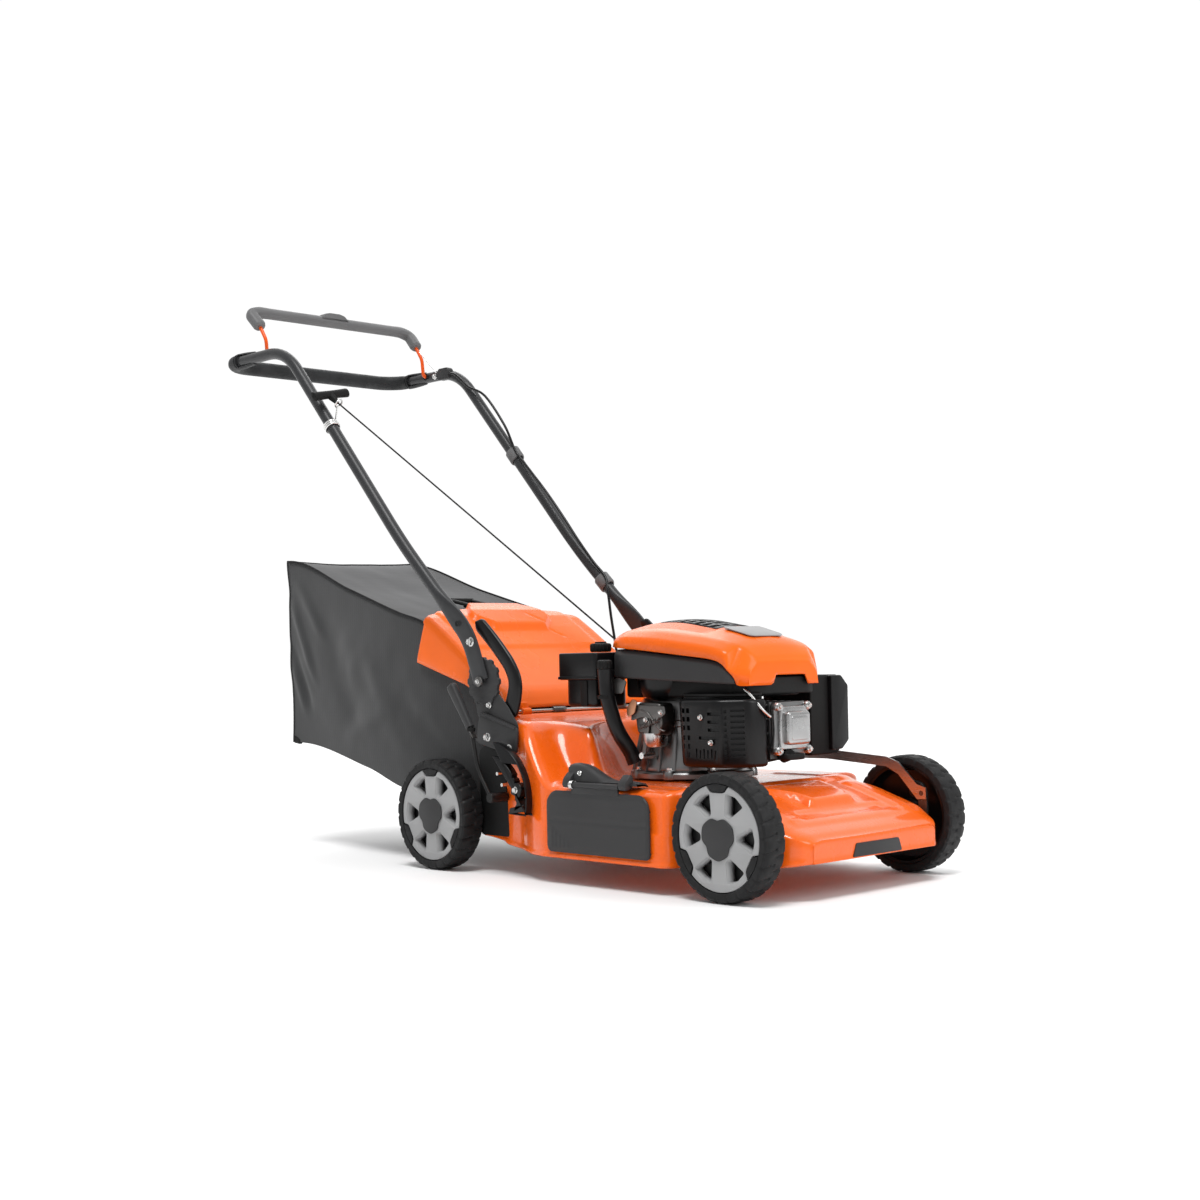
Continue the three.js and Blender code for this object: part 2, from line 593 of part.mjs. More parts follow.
// Brake cable along the left arm, its end box and two clips.
const cableRoute = [
  [-811.6, 200.6, 969], [-790, 200.6, 968], [-765, 202, 955], [-745, 203.5, 940],
  [-700, 206, 906], [-640, 206, 838], [-609, 207, 783],
  [-566, 204, 742], [-510, 200, 690], [-460, 199, 636], [-420, 200, 588], [-385, 205, 545], [-354, 207, 514],
  [-337, 199, 484], [-327, 198.5, 438], [-318, 198.5, 392], [-308, 198.5, 340], [-292, 198.5, 288],
  [-262, 198.5, 256], [-225, 198.5, 246], [-180, 198.5, 245], [-140, 195, 248], [-100, 178, 270],
  [-60, 152, 300], [-34, 130, 322], [-16, 118, 334],
];
const cableCurve = new THREE.CatmullRomCurve3(cableRoute.map((p) => new THREE.Vector3(...p)));
const CABLE_R = 2.6;
const CABLE_GRID = { steps: 52, sides: 6 };
add("bail_cable", pipeAlong(cableCurve, { radius: CABLE_R, ...CABLE_GRID }), blackPlastic);
const armSeat = pipe(
  armRoute.map(([x, z]) => [x, HANDLE_Y, z]),
  { radius: TUBE_R + GAP, fillet: 45, steps: 20, sides: 10 },
);
add("cable_end_box", box([-855, 196, 949], [-812, 216, 984]).subtract(armSeat), blackPlastic);

// A point on a handle arm's axis at a height, and the sleeve of a clip around the arm there.
function armPoint(z) {
  const [low, high] = z < 572 ? [armRoute[0], armRoute[1]] : [armRoute[1], armRoute[2]];
  const t = (z - low[1]) / (high[1] - low[1]);
  return [low[0] + t * (high[0] - low[0]), z];
}
function armSleeve(zLow, zHigh, side, radius) {
  const ends = [zLow, zHigh].map((z) => [armPoint(z)[0], side * HANDLE_Y, z]);
  return pipe(ends, { radius, steps: 1, sides: 10 });
}
function makeClip(name, z) {
  const half = 9;
  const sleeve = armSleeve(z - half, z + half, 1, 15);
  const earEnds = [z - half, z + half].map((height) => {
    const [x] = armPoint(height);
    return [x + 9, 208, height + 9];
  });
  const ear = pipe(earEnds, { radius: 8, steps: 1, sides: 10 });
  const channel = pipeAlong(cableCurve, { radius: CABLE_R + 0.7, ...CABLE_GRID });
  const arm = armSleeve(z - 30, z + 30, 1, TUBE_R + 0.6);
  add(name, join(sleeve, ear).subtract(arm).subtract(channel), blackPlastic);
}
makeClip("cable_clip_upper", 773);
makeClip("cable_clip_lower", 503);

// Recoil starter: rope, pigtail guide on the right arm and T-shaped grip.
const ROPE_END = [-45, -62, 384];
const GUIDE = [-650, -199, 851];
const LOOP_R = 8;
const rope = pipe([ROPE_END, GUIDE], { radius: 1.5, steps: 1, sides: 8 });
add("starter_rope", rope, blackPlastic);
function makeStarterGrip() {
  const handle = pipe([[-668, -244, 864], [-668, -164, 872]], { radius: 10, steps: 1, sides: 12 });
  const nose = pipe([[-667, -203, 866], [-652.5, -200, 852.5]], { radius: 6.5, steps: 1, sides: 12 });
  add("starter_grip", join(handle, nose), blackPlastic);
}
makeStarterGrip();
function makeRopeGuide() {
  const along = new THREE.Vector3(...GUIDE).sub(new THREE.Vector3(...ROPE_END)).normalize();
  const sideways = new THREE.Vector3(0, 0, 1).cross(along).normalize();
  const upward = along.clone().cross(sideways);
  const centre = new THREE.Vector3(...GUIDE).addScaledVector(along, -4);
  const points = Array.from({ length: 13 }, (_, i) => {
    const a = -Math.PI / 2 + (i / 12) * 2 * Math.PI * 0.97;
    const across = centre.clone().addScaledVector(sideways, LOOP_R * Math.cos(a));
    return across.addScaledVector(upward, LOOP_R * Math.sin(a));
  });
  const loop = pipeAlong(new THREE.CatmullRomCurve3(points), { radius: 1.9, steps: 20, sides: 6 });
  const foot = points[0];
  const stem = pipe([foot.toArray(), [foot.x - 4, foot.y, foot.z - 16], [-660, -202, 806], [-664, -206, 800]],
    { radius: 1.9, fillet: 6, steps: 10, sides: 6 });
  const base = armSleeve(796, 814, -1, 14.5);
  add("rope_guide", join(loop, stem, base).subtract(armSleeve(760, 850, -1, TUBE_R + 0.6)), steel);
}
makeRopeGuide();

// Engine: crankcase on a flange, horizontal cylinder to the front, shroud, valve cover, muffler and guard.
const ENGINE_BASE = DECK_TOP + GAP;
const CASE_X = 58;
// The room that the crankcase takes, with clearance, for cutting its neighbours.
function crankcaseRoom() {
  return join(
    bar("z", 150, 222.5, [CASE_X, 0], 97 + (96 - 80) * 0.5, 16, 81),
    bar("z", 221, 300, [CASE_X, 0], 81, 16),
  );
}
function makeCrankcase() {
  const flange = bar("z", ENGINE_BASE, 174, [62, 0], 104, 20);
  const lower = bar("z", 173, 222, [CASE_X, 0], 96, 16, 80);
  const upper = bar("z", 221, 290, [CASE_X, 0], 80, 16);
  const ribs = [-70, -48, -26].map((a) => {
    const t = (a * Math.PI) / 180;
    const [c, s] = [Math.cos(t), Math.sin(t)];
    const corner = (reach, half) => [CASE_X + reach * c - half * s, reach * s + half * c];
    return plateXY([corner(60, 3), corner(60, -3), corner(100, -3), corner(100, 3)], 173, 195.5);
  });
  add("crankcase", join(flange, lower, upper, ...ribs), castAluminium);
}
makeCrankcase();

function makeCylinder() {
  let block = box([139, -42, 196], [266, 42, 284]);
  for (let i = 0; i < 7; i++) {
    const x = 150 + i * 15;
    block = block.subtract(box([x, 30, 190], [x + 7, 50, 290]));
    block = block.subtract(box([x, -50, 190], [x + 7, -30, 290]));
  }
  add("cylinder", block.subtract(crankcaseRoom()), castAluminium);
  const flange = box([266 + GAP, -40, 199], [274, 40, 284]);
  const cover = box([273, -27, 216], [291, 31, 270]);
  add("valve_cover", join(flange, cover), castAluminium);
}
makeCylinder();

function makeShroud() {
  const outline = [[132, -48], [132, -112], [140, -120], [222, -120], [262, -72], [262, -48]];
  const hollow = [[142, -42], [142, -110], [218, -110], [254, -68], [254, -42]];
  let shroud = plateXY(outline, 184, 291).subtract(plateXY(hollow, 190, 286));
  for (let i = 0; i < 5; i++) {
    shroud = shroud.subtract(box([190, -130, 202 + i * 15], [212, -100, 208 + i * 15]));
  }
  shroud = shroud.subtract(crankcaseRoom());
  add("cylinder_shroud", shroud, blackPlastic);
}
makeShroud();

function makeMuffler() {
  const outline = [[128, 206], [138, 198], [222, 198], [232, 208], [232, 312], [222, 322], [128, 322]];
  const guard = plateXZ(outline, 100, 189);
  const room = box([120, 90, 208], [226, 183, 316]);
  add("muffler_guard", guard.subtract(room), blackPlastic);
  const can = box([144, 104, 220], [218, 172, 300]);
  const pipeStub = bar("y", 42.5, 105, [200, 250], 11, 14);
  add("muffler", join(can, pipeStub), steel);
}
makeMuffler();

// Blower housing with its wide upper belt, the orange hood over it and the grille in the hood.
const hoodStations = [
  [-22, 104, 376, 92, 396],
  [24, 126, 374, 102, 415],
  [60, 125, 371, 100, 417],
  [150, 120, 361, 92, 405],
  [236, 113, 350, 80, 383],
  [241, 108, 312, 76, 381],
  [262, 84, 311, 64, 369],
];
function hoodRing([, wb, low, wt, high], wall, drop) {
  const mid = low + (high - low) * 0.55 - wall * 0.3;
  const waist = wb - wall * 0.8 - (wb - wt) * 0.25;
  const crown = wt - wall * 0.6;
  return [
    [-wb + wall, low - drop], [wb - wall, low - drop], [waist, mid],
    [crown, high - wall], [-crown, high - wall], [-waist, mid],
  ];
}
function hoodSkin(wall, drop, startX, endX) {
  const stations = hoodStations.map((s) => ({ x: s[0], ring: hoodRing(s, wall, drop) }));
  stations[0].x = startX;
  stations.at(-1).x = endX;
  return loftX(stations);
}
function makeHood() {
  let hood = hoodSkin(0, 0, -22, 262).subtract(hoodSkin(3, 12, -19, 259));
  hood = hood.subtract(plateXY([[250, -36], [275, -40], [275, 46], [250, 42]], 300, 327));
  hood = hood.subtract(box([40, -52, 380], [168, 52, 440]));
  hood = hood.subtract(box([-30, -72, 370], [-10, -50, 392]));
  add("engine_hood", hood, orangePlastic);
  let grille = box([40.5, -51.5, 396], [167.5, 51.5, 404]);
  for (let i = 0; i < 6; i++) grille = grille.subtract(box([52 + i * 18, -42, 390], [61 + i * 18, 42, 410]));
  add("hood_grille", grille, blackPlastic);
}
makeHood();

function blowerRing(w, top) {
  return [[-84, 292.5], [84, 292.5], [84, 325], [w, 327], [w, top], [-w, top], [-w, 327], [-84, 325]];
}
const blower = loftX([
  { x: -12, ring: blowerRing(108, 372) },
  { x: 26, ring: blowerRing(125, 371) },
  { x: 150, ring: blowerRing(118, 358) },
  { x: 234, ring: blowerRing(110, 347) },
]);
add("blower_housing", blower, greyPlastic);

// Fuel tank with its cap, oil filler tube with its dipstick cap.
const tankUpper = box([-112, -142, 322], [-20, -60, 368]);
const tankLower = box([-98, -138, 278], [-24, -64, 323]);
add("fuel_tank", join(tankUpper, tankLower), blackPlastic);
const FUEL_CAP = [-50, -100];
const fuelCap = join(bar("z", 368 + GAP, 384, FUEL_CAP, 18, 20), bar("z", 383, 386, FUEL_CAP, 15, 20));
add("fuel_cap", fuelCap, blackPlastic);
const oilTube = pipe([[2, -142, 340], [2, -142, 300], [16, -132, 240], [28, -112, 205], [32, -106, 188]],
  { radius: 10, fillet: 25, steps: 12, sides: 12 });
add("oil_filler_tube", oilTube.subtract(crankcaseRoom()), blackPlastic);
add("oil_dipstick", bar("z", 340 + GAP, 356, [2, -142], 13, 16), blackPlastic);

// Crankshaft end, blade and blade bolt below the deck.
const shaft = join(
  bar("z", BLADE_Z + 4 + GAP, ENGINE_BASE - GAP, [SHAFT_X, 0], 12.5, 18),
  bar("z", BLADE_Z + 4 + GAP, BLADE_Z + 12, [SHAFT_X, 0], 30, 20),
);
add("crankshaft", shaft, steel);
function makeBlade() {
  const r = BLADE_R;
  const outline = [
    [-r, -18], [-r + 12, -27], [-r + 80, -27], [-60, -25], [60, -25], [r - 12, -27], [r, -18],
    [r, 18], [r - 12, 27], [r - 80, 27], [60, 25], [-60, 25], [-r + 12, 27], [-r, 18],
  ];
  const turn = Math.PI / 5;
  const placed = outline.map(([x, y]) => [
    SHAFT_X + x * Math.cos(turn) - y * Math.sin(turn), x * Math.sin(turn) + y * Math.cos(turn),
  ]);
  let blade = plateXY(placed, BLADE_Z, BLADE_Z + 4);
  for (const end of [1, -1]) {
    const wing = [[r - 75, 14], [r - 8, 14], [r - 8, 24], [r - 70, 24]].map(([x, y]) => {
      const [ex, ey] = [end * x, end * y];
      return [SHAFT_X + ex * Math.cos(turn) - ey * Math.sin(turn), ex * Math.sin(turn) + ey * Math.cos(turn)];
    });
    blade = join(blade, plateXY(wing, BLADE_Z + 3, BLADE_Z + 14));
  }
  add("blade", blade, steel);
  add("blade_bolt", bar("z", BLADE_Z - 9, BLADE_Z - GAP, [SHAFT_X, 0], 13, 6), steel);
}
makeBlade();

// The box runs from the back of the grip to the front of the nose insert.
const xMax = FRONT_X + GAP + INSERT_T;
const xMin = CROSSBAR_X - GRIP_R;
mower.position.x = -(xMax + xMin) / 2;

export default mower;
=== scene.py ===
# The looks of a walk-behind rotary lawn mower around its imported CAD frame. Design frame, in millimetres:
# +X forward from midway between the axles, +Y to the operator's left, +Z up from the ground.
import math

import bmesh
import bpy
from mathutils import Matrix, Vector, noise


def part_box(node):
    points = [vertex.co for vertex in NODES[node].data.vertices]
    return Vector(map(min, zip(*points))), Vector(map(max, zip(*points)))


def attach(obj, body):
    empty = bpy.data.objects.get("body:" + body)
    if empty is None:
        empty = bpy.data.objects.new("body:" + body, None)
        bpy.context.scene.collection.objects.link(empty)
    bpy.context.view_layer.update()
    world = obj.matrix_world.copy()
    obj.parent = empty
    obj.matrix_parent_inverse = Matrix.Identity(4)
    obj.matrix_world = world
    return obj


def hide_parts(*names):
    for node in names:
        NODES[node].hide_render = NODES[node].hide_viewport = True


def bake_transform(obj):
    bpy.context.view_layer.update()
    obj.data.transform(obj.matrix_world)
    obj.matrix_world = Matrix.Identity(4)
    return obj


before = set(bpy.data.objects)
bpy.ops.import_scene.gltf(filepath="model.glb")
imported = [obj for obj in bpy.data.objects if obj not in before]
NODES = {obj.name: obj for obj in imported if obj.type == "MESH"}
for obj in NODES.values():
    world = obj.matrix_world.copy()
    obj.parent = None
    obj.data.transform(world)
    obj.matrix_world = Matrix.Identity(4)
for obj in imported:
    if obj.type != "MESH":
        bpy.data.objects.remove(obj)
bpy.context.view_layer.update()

MM = 0.001
TAU = 2 * math.pi
SIDES = {"left": 1, "right": -1}


def node_centre(name):
    low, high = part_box(name)
    return (Vector(low) + Vector(high)) / 2


FRONT_AXLE_X = node_centre("tyre_front_right").x
REAR_AXLE_X = node_centre("tyre_rear_right").x
MID_X = (FRONT_AXLE_X + REAR_AXLE_X) / 2
HALF_BASE = (FRONT_AXLE_X - REAR_AXLE_X) / 2 / MM
WHEEL_Z = node_centre("tyre_front_right").z / MM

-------

PROBLEM REQUIREMENTS: Repeat word for word the lines from the line containing "the nose insert." to the line containing "bpy.data.objects.remove(obj)", both lines included; nothing else should appear.

ANSWER BELOW:
// The box runs from the back of the grip to the front of the nose insert.
const xMax = FRONT_X + GAP + INSERT_T;
const xMin = CROSSBAR_X - GRIP_R;
mower.position.x = -(xMax + xMin) / 2;

export default mower;
=== scene.py ===
# The looks of a walk-behind rotary lawn mower around its imported CAD frame. Design frame, in millimetres:
# +X forward from midway between the axles, +Y to the operator's left, +Z up from the ground.
import math

import bmesh
import bpy
from mathutils import Matrix, Vector, noise


def part_box(node):
    points = [vertex.co for vertex in NODES[node].data.vertices]
    return Vector(map(min, zip(*points))), Vector(map(max, zip(*points)))


def attach(obj, body):
    empty = bpy.data.objects.get("body:" + body)
    if empty is None:
        empty = bpy.data.objects.new("body:" + body, None)
        bpy.context.scene.collection.objects.link(empty)
    bpy.context.view_layer.update()
    world = obj.matrix_world.copy()
    obj.parent = empty
    obj.matrix_parent_inverse = Matrix.Identity(4)
    obj.matrix_world = world
    return obj


def hide_parts(*names):
    for node in names:
        NODES[node].hide_render = NODES[node].hide_viewport = True


def bake_transform(obj):
    bpy.context.view_layer.update()
    obj.data.transform(obj.matrix_world)
    obj.matrix_world = Matrix.Identity(4)
    return obj


before = set(bpy.data.objects)
bpy.ops.import_scene.gltf(filepath="model.glb")
imported = [obj for obj in bpy.data.objects if obj not in before]
NODES = {obj.name: obj for obj in imported if obj.type == "MESH"}
for obj in NODES.values():
    world = obj.matrix_world.copy()
    obj.parent = None
    obj.data.transform(world)
    obj.matrix_world = Matrix.Identity(4)
for obj in imported:
    if obj.type != "MESH":
        bpy.data.objects.remove(obj)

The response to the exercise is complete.